Extract every line that contains the word "between".

··· Data for the task

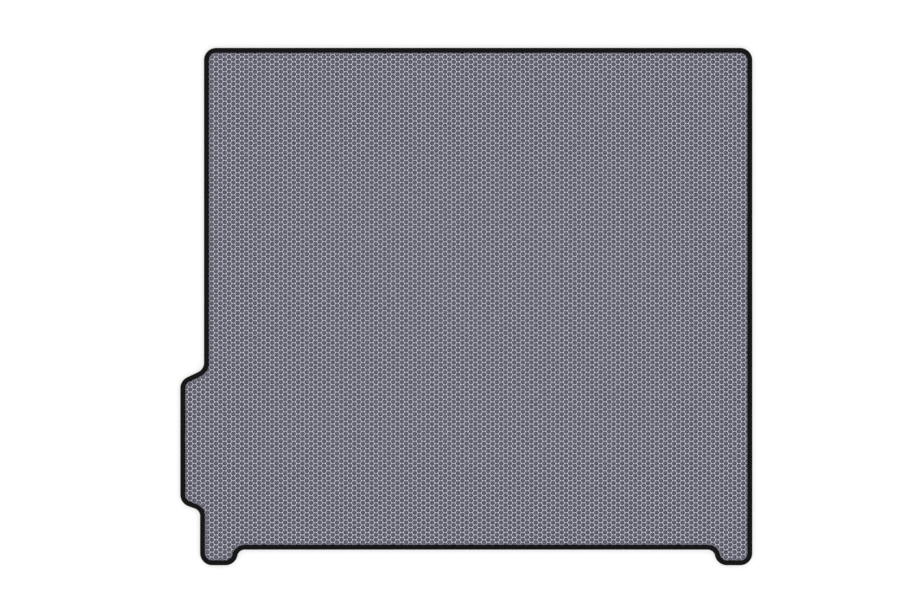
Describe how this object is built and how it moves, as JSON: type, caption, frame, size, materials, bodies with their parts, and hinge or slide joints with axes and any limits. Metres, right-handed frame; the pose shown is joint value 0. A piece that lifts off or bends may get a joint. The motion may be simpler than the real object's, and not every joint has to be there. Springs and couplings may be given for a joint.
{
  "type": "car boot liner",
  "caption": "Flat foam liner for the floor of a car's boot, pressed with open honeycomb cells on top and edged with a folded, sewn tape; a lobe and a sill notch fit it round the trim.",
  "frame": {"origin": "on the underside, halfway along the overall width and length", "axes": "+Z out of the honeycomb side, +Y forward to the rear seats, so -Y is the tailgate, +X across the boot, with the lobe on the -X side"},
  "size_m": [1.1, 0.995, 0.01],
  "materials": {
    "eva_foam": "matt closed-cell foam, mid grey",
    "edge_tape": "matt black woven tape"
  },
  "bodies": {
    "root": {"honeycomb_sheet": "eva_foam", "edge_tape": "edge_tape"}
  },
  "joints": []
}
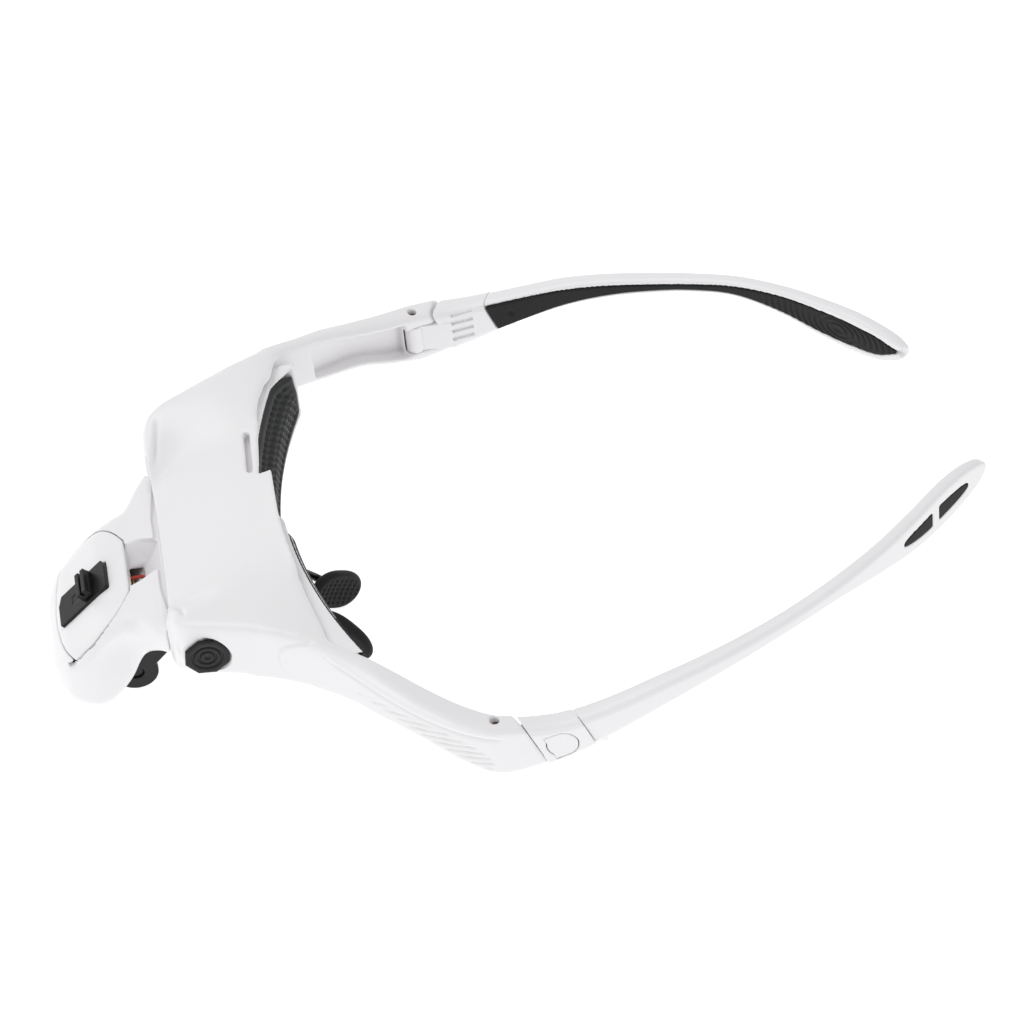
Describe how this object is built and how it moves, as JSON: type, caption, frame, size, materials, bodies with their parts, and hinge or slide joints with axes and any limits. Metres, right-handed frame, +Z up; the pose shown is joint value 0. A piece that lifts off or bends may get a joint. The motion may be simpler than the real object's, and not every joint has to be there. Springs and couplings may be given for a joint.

······
··· Data for the task

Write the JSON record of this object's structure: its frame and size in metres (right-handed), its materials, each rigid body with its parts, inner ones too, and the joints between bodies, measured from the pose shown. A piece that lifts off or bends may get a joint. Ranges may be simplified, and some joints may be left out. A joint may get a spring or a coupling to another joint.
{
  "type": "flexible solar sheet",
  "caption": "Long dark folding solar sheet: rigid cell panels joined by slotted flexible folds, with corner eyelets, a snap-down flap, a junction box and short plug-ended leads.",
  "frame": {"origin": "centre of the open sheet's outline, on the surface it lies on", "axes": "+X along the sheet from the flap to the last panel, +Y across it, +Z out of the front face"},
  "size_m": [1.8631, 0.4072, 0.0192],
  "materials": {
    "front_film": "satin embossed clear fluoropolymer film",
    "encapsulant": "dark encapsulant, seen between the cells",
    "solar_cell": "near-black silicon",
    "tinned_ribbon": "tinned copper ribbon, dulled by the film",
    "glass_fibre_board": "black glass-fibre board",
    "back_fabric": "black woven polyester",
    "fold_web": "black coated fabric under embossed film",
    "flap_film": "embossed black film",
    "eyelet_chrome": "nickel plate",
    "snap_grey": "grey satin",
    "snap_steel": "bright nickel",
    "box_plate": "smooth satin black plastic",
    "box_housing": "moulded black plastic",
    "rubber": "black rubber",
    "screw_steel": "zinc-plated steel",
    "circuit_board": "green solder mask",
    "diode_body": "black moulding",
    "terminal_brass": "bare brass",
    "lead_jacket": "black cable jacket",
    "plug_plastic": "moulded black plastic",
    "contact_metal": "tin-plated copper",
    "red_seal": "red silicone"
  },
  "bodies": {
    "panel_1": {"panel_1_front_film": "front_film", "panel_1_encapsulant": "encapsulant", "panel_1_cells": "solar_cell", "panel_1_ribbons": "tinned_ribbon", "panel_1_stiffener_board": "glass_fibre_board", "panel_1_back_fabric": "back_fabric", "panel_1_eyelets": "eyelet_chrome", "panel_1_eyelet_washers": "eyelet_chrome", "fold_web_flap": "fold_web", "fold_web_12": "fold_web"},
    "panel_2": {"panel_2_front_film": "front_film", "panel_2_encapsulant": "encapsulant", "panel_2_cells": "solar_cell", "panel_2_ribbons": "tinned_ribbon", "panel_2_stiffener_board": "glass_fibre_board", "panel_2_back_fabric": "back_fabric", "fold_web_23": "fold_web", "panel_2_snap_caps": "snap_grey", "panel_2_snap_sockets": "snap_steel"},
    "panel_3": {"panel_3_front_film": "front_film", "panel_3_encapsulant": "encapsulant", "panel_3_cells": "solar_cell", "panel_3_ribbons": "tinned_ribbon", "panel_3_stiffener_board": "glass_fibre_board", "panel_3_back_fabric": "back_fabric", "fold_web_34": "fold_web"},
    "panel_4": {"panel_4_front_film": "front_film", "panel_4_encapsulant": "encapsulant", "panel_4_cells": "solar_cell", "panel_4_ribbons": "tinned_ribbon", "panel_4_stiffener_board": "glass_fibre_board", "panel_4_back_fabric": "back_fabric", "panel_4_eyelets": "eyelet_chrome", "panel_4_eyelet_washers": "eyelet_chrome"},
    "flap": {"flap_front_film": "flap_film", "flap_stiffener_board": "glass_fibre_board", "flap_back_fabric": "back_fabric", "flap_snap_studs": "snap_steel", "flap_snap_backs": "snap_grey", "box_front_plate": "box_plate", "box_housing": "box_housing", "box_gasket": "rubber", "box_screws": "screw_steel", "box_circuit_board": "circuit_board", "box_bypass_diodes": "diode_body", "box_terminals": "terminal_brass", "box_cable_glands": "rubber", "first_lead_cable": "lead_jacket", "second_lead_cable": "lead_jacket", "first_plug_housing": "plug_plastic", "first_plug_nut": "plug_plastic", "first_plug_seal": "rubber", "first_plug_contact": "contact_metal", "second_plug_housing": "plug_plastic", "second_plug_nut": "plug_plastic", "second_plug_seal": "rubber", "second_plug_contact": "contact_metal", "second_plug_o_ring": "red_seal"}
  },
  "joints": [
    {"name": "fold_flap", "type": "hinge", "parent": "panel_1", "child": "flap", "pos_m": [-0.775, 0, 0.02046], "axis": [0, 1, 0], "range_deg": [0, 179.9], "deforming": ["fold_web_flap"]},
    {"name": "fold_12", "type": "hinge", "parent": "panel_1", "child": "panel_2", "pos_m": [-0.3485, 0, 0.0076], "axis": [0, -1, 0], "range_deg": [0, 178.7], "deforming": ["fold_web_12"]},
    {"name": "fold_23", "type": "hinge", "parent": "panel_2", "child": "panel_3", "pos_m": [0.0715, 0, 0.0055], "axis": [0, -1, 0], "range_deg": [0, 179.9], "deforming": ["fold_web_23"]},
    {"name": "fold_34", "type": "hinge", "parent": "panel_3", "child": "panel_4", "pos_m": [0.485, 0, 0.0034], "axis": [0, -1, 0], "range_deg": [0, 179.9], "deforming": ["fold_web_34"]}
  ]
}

······
··· Data for the task

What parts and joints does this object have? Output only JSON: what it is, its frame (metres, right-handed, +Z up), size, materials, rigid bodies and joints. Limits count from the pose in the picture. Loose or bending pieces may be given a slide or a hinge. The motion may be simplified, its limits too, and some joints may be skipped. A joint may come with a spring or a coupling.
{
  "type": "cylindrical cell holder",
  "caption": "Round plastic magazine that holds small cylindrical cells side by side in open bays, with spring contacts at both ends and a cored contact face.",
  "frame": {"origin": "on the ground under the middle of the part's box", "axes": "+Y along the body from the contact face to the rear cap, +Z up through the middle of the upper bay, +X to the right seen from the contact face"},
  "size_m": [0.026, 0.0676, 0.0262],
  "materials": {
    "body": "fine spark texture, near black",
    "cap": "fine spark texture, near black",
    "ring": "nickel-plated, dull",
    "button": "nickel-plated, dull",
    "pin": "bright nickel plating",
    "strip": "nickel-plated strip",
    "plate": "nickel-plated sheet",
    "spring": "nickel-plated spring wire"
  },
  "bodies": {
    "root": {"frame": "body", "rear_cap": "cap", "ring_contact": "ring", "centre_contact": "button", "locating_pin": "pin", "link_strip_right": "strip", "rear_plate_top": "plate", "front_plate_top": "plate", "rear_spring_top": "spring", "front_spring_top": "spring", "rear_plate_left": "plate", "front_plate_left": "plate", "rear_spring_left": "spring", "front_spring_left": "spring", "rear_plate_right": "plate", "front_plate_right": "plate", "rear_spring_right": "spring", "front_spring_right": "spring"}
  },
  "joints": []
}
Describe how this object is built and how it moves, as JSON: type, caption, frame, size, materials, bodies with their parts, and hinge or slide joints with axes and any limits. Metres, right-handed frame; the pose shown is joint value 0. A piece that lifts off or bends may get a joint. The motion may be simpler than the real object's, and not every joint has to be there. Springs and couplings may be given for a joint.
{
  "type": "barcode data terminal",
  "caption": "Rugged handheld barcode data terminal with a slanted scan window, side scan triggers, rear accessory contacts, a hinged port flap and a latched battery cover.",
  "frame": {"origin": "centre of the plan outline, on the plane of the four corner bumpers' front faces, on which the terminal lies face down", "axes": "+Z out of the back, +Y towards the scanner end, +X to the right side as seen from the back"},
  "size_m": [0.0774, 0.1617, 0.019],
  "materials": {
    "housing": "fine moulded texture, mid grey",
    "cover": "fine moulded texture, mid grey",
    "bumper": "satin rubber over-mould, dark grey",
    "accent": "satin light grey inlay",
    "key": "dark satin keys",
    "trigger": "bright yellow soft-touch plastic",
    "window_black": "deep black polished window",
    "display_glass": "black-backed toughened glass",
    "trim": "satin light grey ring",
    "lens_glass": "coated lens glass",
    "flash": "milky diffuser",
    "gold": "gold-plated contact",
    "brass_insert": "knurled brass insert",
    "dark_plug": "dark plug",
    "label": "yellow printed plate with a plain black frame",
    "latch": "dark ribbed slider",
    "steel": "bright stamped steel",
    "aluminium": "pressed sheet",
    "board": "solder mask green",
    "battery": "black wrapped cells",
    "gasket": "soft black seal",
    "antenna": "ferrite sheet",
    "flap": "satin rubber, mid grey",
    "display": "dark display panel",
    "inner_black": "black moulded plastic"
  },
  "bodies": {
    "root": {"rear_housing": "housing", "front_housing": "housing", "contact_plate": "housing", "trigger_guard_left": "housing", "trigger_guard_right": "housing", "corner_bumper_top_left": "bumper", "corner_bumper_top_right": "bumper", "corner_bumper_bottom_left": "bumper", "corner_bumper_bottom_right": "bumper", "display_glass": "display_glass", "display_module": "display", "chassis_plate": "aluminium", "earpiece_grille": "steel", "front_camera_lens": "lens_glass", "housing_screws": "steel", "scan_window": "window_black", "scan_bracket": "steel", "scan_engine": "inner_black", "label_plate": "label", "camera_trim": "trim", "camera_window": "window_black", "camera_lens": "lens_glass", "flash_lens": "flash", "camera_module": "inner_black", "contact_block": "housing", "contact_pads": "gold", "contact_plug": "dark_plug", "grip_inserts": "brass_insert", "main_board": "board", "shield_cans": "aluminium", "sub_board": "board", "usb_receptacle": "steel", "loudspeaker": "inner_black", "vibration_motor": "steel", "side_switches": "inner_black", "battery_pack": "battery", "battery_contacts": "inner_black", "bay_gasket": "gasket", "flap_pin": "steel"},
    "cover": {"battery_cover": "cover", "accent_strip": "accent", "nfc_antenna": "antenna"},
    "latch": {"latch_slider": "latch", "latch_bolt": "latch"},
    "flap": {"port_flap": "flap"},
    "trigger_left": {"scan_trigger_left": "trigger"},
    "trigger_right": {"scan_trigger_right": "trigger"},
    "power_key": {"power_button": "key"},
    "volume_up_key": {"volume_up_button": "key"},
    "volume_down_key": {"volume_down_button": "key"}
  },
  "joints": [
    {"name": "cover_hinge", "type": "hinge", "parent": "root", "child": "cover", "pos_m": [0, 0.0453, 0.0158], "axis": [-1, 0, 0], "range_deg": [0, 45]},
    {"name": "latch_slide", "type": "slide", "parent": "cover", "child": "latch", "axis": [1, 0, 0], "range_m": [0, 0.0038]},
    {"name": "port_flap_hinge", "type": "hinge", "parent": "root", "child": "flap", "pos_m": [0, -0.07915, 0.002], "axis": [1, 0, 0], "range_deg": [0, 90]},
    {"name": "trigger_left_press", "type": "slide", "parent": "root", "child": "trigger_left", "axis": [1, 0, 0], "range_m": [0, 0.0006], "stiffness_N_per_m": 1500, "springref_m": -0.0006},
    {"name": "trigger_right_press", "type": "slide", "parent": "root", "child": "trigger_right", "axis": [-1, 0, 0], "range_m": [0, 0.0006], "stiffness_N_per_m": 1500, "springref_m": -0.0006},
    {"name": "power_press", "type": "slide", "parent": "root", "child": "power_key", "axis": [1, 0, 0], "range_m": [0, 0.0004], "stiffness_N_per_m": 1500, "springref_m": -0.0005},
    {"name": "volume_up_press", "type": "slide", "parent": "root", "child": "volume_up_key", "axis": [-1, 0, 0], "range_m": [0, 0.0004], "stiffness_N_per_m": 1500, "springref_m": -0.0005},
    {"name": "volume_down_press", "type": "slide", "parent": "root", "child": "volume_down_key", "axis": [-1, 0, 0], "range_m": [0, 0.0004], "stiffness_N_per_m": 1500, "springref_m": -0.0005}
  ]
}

······

:: Response to the task ::
Write the JSON record of this object's structure: its frame and size in metres (right-handed), its materials, each rigid body with its parts, inner ones too, and the joints between bodies, measured from the pose shown. A piece that lifts off or bends may get a joint. Ranges may be simplified, and some joints may be left out. A joint may get a spring or a coupling to another joint.
    "encapsulant": "dark encapsulant, seen between the cells",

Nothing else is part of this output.